* **DATA SHOWN**:
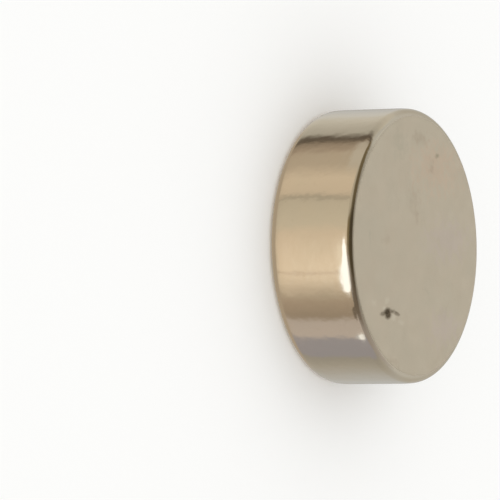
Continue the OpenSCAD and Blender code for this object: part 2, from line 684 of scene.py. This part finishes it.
def build_wall(material):
    """The tent's round wall."""
    azimuths = [360 * i / TENT_COLUMNS - 180 for i in range(TENT_COLUMNS + 1)]
    points = []
    glows = []
    for height in TENT_ROWS:
        elevation = math.degrees(math.atan2(height, TENT_R))
        for azimuth in azimuths:
            turn = math.radians(bowed(azimuth, elevation))
            points.append(Vector((-TENT_R * math.sin(turn), -TENT_R * math.cos(turn), height)))
            glows.append(tent_glow(azimuth, height))
    card("tent_wall", points, grid_faces(len(TENT_ROWS), len(azimuths)), glows, material)


def build_ceiling(material):
    """The tent's ceiling, as a flat square."""
    spread = [TENT_R * (2 * i / CEILING_SQUARES - 1) for i in range(CEILING_SQUARES + 1)]
    points = [Vector((x, y, TENT_TOP)) for y in spread for x in spread]
    glows = [ceiling_glow(point.x, point.y) for point in points]
    card("tent_ceiling", points, grid_faces(len(spread), len(spread)), glows, material)


def build_base(material):
    """The tent's base, as a flat square."""
    points = [Vector((x, y, TENT_BASE)) for y in (-TENT_R, TENT_R) for x in (-TENT_R, TENT_R)]
    card("tent_base", points, grid_faces(2, 2), [tinted(PEACH, BASE_BRIGHTNESS)] * 4, material)


def refined(spine):
    """A spine with more points between its own."""
    fine = [
        between(start, end, i / RIBBON_STEPS)
        for start, end in zip(spine, spine[1:])
        for i in range(RIBBON_STEPS)
    ]
    return fine + [spine[-1]]


def build_ribbon(name, gel, spine, material):
    """One card hung inside the wall."""
    points = []
    glows = []
    for azimuth, elevation, half_width, brightness in refined(spine):
        for side in (-1, 1):
            points.append(place_at(azimuth + side * half_width, elevation, HUNG_R))
            glows.append(tinted(gel, brightness))
    card(name, points, grid_faces(len(points) // 2, 2), glows, material)


def build_tent():
    """Wall, ceiling, base and hung cards of the tent."""
    material = glow_material()
    build_wall(material)
    build_ceiling(material)
    build_base(material)
    for name, (gel, spine) in HUNG_CARDS.items():
        build_ribbon(name, gel, spine, material)


def build_floor():
    """A plain pale floor. The metal's reflections pass through it to the tent."""
    mesh = bpy.data.meshes.new("floor")
    signs = ((-1, -1), (1, -1), (1, 1), (-1, 1))
    corners = [(x * FLOOR_HALF, y * FLOOR_HALF, -FLOOR_DROP) for x, y in signs]
    mesh.from_pydata(corners, [], [(0, 1, 2, 3)])
    material = bpy.data.materials.new("pale_floor")
    nodes = Nodes(material)
    shader = nodes.add("ShaderNodeBsdfDiffuse", {"Color": FLOOR_COLOUR + (1,)})
    nodes.add("ShaderNodeOutputMaterial", {"Surface": shader.outputs[0]})
    mesh.materials.append(material)
    floor = bpy.data.objects.new("floor", mesh)
    bpy.context.scene.collection.objects.link(floor)
    floor.visible_glossy = False


def build_world():
    """Even pale light from all round, for the floor and the background."""
    world = bpy.data.worlds.new("pale_world")
    bpy.context.scene.world = world
    nodes = Nodes(world)
    shader = nodes.add("ShaderNodeBackground", {"Color": BACKGROUND + (1,), "Strength": 1.0})
    nodes.add("ShaderNodeOutputWorld", {"Surface": shader.outputs[0]})
    world.cycles.sampling_method = "NONE"


def build_camera():
    """The photograph's camera: the disc's axis runs to the right of the picture."""
    data = bpy.data.cameras.new("camera")
    data.sensor_width = VIEW_SENSOR
    data.lens = VIEW_LENS
    data.clip_start, data.clip_end = VIEW_CLIP
    camera = bpy.data.objects.new("camera", data)
    bpy.context.scene.collection.objects.link(camera)
    back = Vector((0, -math.cos(VIEW_ELEVATION), math.sin(VIEW_ELEVATION)))
    rise = Vector((0, math.sin(VIEW_ELEVATION), math.cos(VIEW_ELEVATION)))
    side = Vector((1, 0, 0))
    picture_right = math.cos(VIEW_ROLL) * rise - math.sin(VIEW_ROLL) * side
    picture_up = -math.sin(VIEW_ROLL) * rise - math.cos(VIEW_ROLL) * side
    turn = Matrix((picture_right, picture_up, back)).transposed()
    camera.matrix_world = Matrix.Translation(VIEW_TARGET + back * VIEW_DISTANCE) @ turn.to_4x4()
    bpy.context.scene.camera = camera


build_camera()
build_world()
build_floor()
build_tent()

disc = build_disc()
disc.data.materials.append(nickel_plating())
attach(disc, "root")
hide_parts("disc")

bpy.context.scene.view_settings.view_transform = "Standard"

* **WORK REQUIRED**: Print only the lines that run from the start of the listing to the line bearing "len(azimuths)), glows, material)"; please keep the first line and that last one, exactly as they appear.

* **COMPLETE RESPONSE**:
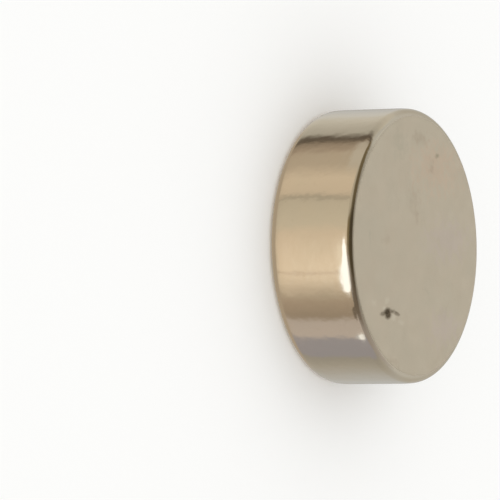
Continue the OpenSCAD and Blender code for this object: part 2, from line 684 of scene.py. This part finishes it.
def build_wall(material):
    """The tent's round wall."""
    azimuths = [360 * i / TENT_COLUMNS - 180 for i in range(TENT_COLUMNS + 1)]
    points = []
    glows = []
    for height in TENT_ROWS:
        elevation = math.degrees(math.atan2(height, TENT_R))
        for azimuth in azimuths:
            turn = math.radians(bowed(azimuth, elevation))
            points.append(Vector((-TENT_R * math.sin(turn), -TENT_R * math.cos(turn), height)))
            glows.append(tent_glow(azimuth, height))
    card("tent_wall", points, grid_faces(len(TENT_ROWS), len(azimuths)), glows, material)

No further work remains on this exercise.